Sound Strider Gets Esoteric with New EP Occult Electric
By Deuce
It’s definitely going to take you a minute to get your head together after perusing Sound Strider’s latest release, Occult Electric. Better make ita solid 20 minutes, if not the greater part of an hour. The Red Tent Records producer melds a hodgepodge of sounds, tempos, textures, and vocal snippets in this 21 minute Extended Play session comprised of four cuts. It’s not just that the tracks themselves are out there—which they unequivocally are. It’s that after a single listen or a dozen, it’s difficult, if not exacting, to decipher exactly which direction he’s going in, what he’s trying to accomplish, and what listeners are supposed to get from these sonic sojourns.
None of which is necessarily a bad thing, particularly not on “Hail Eris”, which maintains a distinctive street feel throughout exactly four minutes and 20 seconds (that’s right, you read 4:20) of old school claps and synthesized bass lines. You can really picture Ozone or somebody twisting and pop locking to this one in the early 80’s, or even rolling ‘round just looking for someone or somebody to pick on. It’s the most coherent of all the songs, and most likely the only one deliberately meant to be so. It’s also the tune most likely to make heads bob, which isn’t easy when sampling the assorted vocal pallet of witchcraft, occultism, and tidbits of universal law at random points in time throughout the EP.

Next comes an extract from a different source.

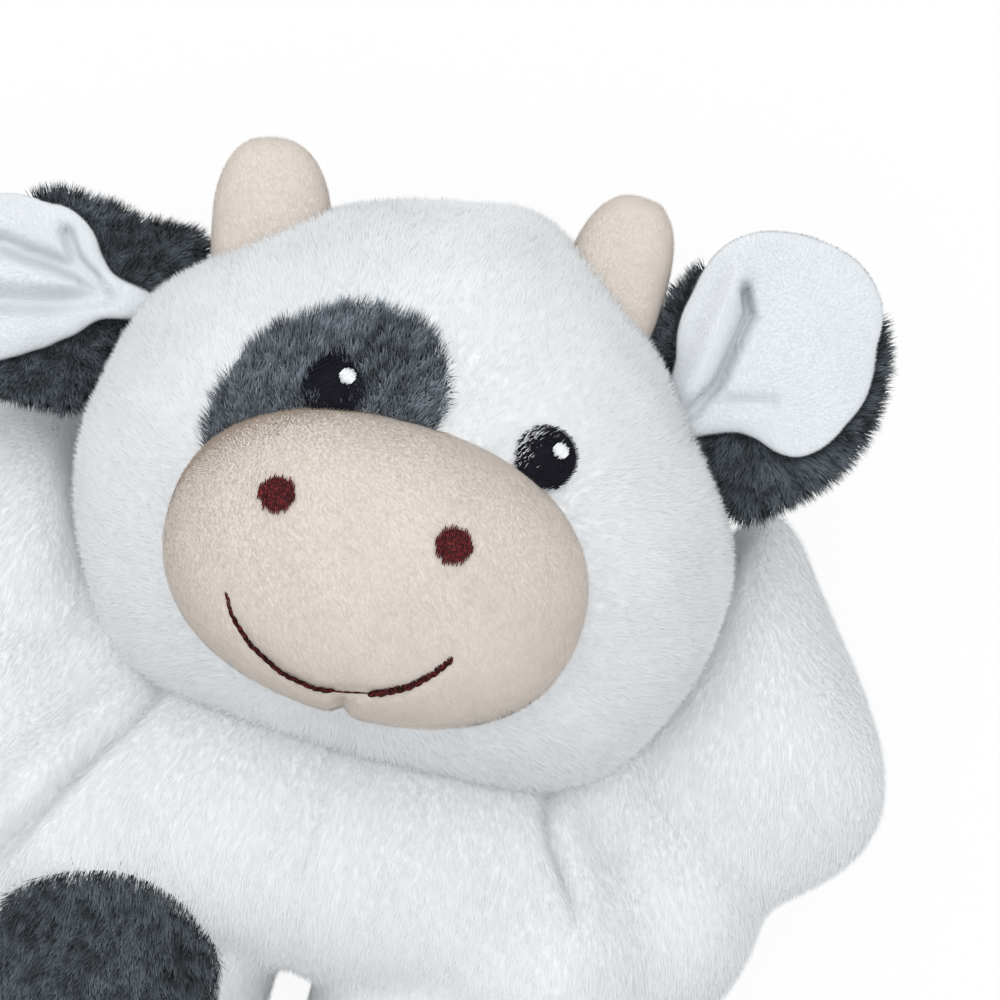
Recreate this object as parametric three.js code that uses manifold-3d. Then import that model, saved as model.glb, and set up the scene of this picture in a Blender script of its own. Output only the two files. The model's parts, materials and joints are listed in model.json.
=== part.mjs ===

The next number, “Plague of Wizards”, picks up right where “Hail Eris” leaves off—but takes you on a whole different trajectory. Characterized by a Far Eastern vibe, this one guides listeners through heavy chords that materialize and immaterialize again throughout the song. The thing is, as is often the case on most of the set, soon as the producer really gets going with a good groove (or a riff, or a melody, etc.) he usually switches it up within eight, no more than 12 bars max. On tracks like “Wizards” he might’ve been better off letting some of them ride and simply adding to them or stripping them down for the sake of continuity.
However, as the titles of the other two tracks in the collection imply—“Helpless Cogs” and “Embracing Chaos”, respectively—continuity’s not necessarily a high priority for Sound Strider, which is cool. Occult Electric is music to definitely challenge the listener and a welcome break from much of popular music today.